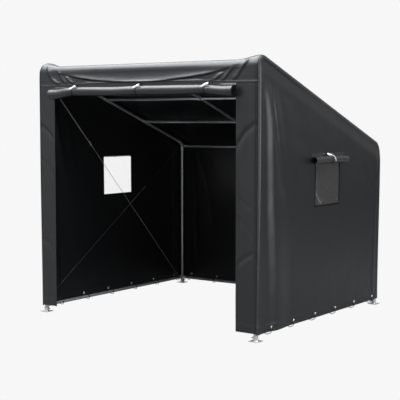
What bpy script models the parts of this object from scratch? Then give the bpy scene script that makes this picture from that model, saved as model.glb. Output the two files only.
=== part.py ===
"""A bike storage tent: a bent tube frame on four feet under a fabric cover.

The open front faces -Y and is higher than the rear. Metres, +Z up. Heights
start at the underside of the feet, and depths start at the front legs until
place() moves them to the middle of the tent.
"""

import math

import bmesh
import bpy
import mathutils
import numpy as np

# Frame: middle lines of the tubes
LEG_X = 1.062
DEPTH = 1.956
TUBE_R = 0.0125
FITTING_R = 0.0165
ARM_R = 0.0153
GAP = 0.0003
RAFTER_Z = 2.103
RAFTER_SLOPE = -0.3575
FRONT_BEND = 0.055
REAR_BEND = 0.065
FITTING_ARM = 0.03
STUB = 0.045
JOINT = 0.032
FRONT_BEAM_TURN = math.radians(144.3)
REAR_BEAM_TURN = math.radians(15)
PURLINS_Y = (0.80, 1.357)
RAIL_Z = 0.055

# Where two round arms cross, one is this much smaller or lower than the other
ARM_STEP = 0.0002
ARM_DROP = 0.0004

# Feet: plate, socket, neck and clamping bolt
PLATE = 0.08
PLATE_T = 0.005
SOCKET_R = 0.019
SOCKET_Z = (0.002, 0.040)
NECK_Z = (0.030, 0.080)
BORE_Z = (0.008, 0.100)
BOLT_R = 0.006
BOLT_Z = 0.026
BOLT_X = (0.015, 0.028)

# Cover: it lies on the fittings at INNER, and hangs loose outside the legs
INNER = 0.0168
FABRIC = 0.004
OUTER = 0.028
WALL_OUT = 0.037
HEM_Z = 0.058
HEADER_Z = 1.915
DOOR_X = 0.908
WINDOW_W = 0.40
WINDOW_Z = (0.952, 1.312)
WINDOW_MID = 1.003
MESH_T = 0.0016

# Rolled door and window flaps
DOOR_ROLL_R = 0.0385
DOOR_ROLL_Z = 1.8665
DOOR_ROLL_X = (-0.930, 0.913)
DOOR_STRIP_Z = (DOOR_ROLL_Z + 0.004, HEADER_Z + 0.012)
DOOR_TIES_X = (-0.660, 0.004, 0.658)
FLAP_ROLL_R = 0.030
FLAP_ROLL_Z = 1.321
FLAP_ROLL_LEN = 0.54
FLAP_STRIP_Z = (FLAP_ROLL_Z + 0.003, FLAP_ROLL_Z + 0.050)
FLAP_STRIP_T = 0.003
LOOP_R = 0.0025
LOOP_STEPS = 19
DOOR_LOOP = (math.radians(72), math.radians(318))
FLAP_LOOP = (math.radians(109), math.radians(-126))
TOGGLE_R = 0.0055
TOGGLE_LEN = 0.052
DOOR_TOGGLE_Z = 1.910
FLAP_TOGGLE_Z = FLAP_ROLL_Z + 0.042
TOGGLE_TILT = math.radians(20)

# Side braces: each falls from a front leg or rises from it, and has a tightening bar
ROPE_R = 0.002
ROPE_IN = {"falling": 0.0188, "rising": 0.0236}
HOOK_R = 0.006
HOOK_IN = 0.0285
FALLING_ENDS = ((0.0, 2.0), (1.885, RAIL_Z))
RISING_FOOT = (0.0, 0.12)
RISING_TURN = math.radians(45)
ADJUSTER_Y = {"falling": 0.557, "rising": 1.310}
ADJUSTER_LEN = 0.05
ADJUSTER_R = 0.005

# The tent reaches from the front of the rolled door to the rear edge of the feet
FRONT_REACH = OUTER + GAP + 2 * DOOR_ROLL_R + GAP + 2 * LOOP_R
MID = (DEPTH + PLATE / 2 - FRONT_REACH) / 2

SIDES = {"left": -1.0, "right": 1.0}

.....

Problem requirements: In the material above, show every line where the word "this" turns up.

Full response:
What bpy script models the parts of this object from scratch? Then give the bpy scene script that makes this picture from that model, saved as model.glb. Output the two files only.
# Where two round arms cross, one is this much smaller or lower than the other